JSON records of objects
┏━━

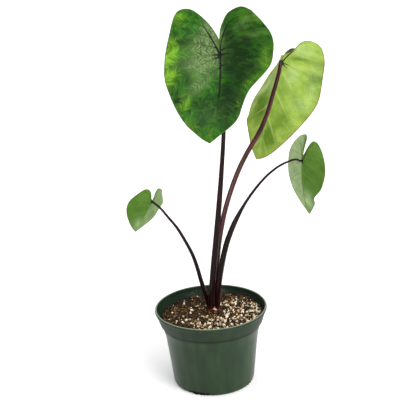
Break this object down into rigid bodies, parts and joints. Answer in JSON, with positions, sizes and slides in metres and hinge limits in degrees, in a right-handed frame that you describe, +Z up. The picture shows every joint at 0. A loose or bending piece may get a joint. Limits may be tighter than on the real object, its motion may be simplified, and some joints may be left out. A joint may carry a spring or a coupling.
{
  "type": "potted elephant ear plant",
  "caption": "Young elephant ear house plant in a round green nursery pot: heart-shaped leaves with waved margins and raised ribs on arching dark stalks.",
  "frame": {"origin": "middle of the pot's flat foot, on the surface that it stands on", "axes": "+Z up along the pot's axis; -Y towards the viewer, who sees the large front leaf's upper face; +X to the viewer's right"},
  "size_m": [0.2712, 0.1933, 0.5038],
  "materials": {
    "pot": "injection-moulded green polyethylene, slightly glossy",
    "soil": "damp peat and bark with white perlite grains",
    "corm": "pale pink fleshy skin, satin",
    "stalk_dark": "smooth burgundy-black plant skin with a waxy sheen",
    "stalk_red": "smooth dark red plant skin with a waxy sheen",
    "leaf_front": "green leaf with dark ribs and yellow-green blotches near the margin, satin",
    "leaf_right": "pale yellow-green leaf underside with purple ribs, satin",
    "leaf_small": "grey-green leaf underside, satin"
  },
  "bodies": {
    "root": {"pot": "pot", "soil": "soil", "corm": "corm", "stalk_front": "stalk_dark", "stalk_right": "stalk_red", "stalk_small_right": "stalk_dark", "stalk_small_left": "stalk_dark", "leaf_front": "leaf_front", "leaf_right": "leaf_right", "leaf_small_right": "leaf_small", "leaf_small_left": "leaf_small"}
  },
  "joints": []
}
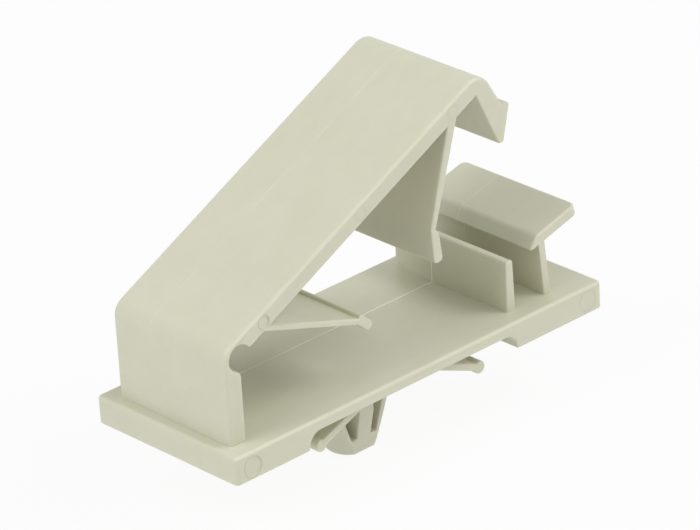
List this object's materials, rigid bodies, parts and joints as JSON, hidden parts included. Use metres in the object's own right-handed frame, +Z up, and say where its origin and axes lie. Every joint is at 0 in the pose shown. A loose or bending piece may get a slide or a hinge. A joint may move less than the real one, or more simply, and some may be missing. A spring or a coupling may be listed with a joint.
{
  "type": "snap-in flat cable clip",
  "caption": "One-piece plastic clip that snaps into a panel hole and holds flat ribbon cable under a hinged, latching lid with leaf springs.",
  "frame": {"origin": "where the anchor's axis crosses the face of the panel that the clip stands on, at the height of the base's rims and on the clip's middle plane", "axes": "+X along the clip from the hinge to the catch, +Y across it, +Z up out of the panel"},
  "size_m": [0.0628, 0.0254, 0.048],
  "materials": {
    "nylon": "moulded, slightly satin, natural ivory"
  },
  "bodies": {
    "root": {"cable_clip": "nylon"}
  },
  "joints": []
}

┗━━

- EXERCISE REQUIREMENTS: Single out each line of the records above with the string "bodies" in it, and copy it.

- PROBLEM SOLUTION:
Break this object down into rigid bodies, parts and joints. Answer in JSON, with positions, sizes and slides in metres and hinge limits in degrees, in a right-handed frame that you describe, +Z up. The picture shows every joint at 0. A loose or bending piece may get a joint. Limits may be tighter than on the real object, its motion may be simplified, and some joints may be left out. A joint may carry a spring or a coupling.
  "bodies": {
List this object's materials, rigid bodies, parts and joints as JSON, hidden parts included. Use metres in the object's own right-handed frame, +Z up, and say where its origin and axes lie. Every joint is at 0 in the pose shown. A loose or bending piece may get a slide or a hinge. A joint may move less than the real one, or more simply, and some may be missing. A spring or a coupling may be listed with a joint.
  "bodies": {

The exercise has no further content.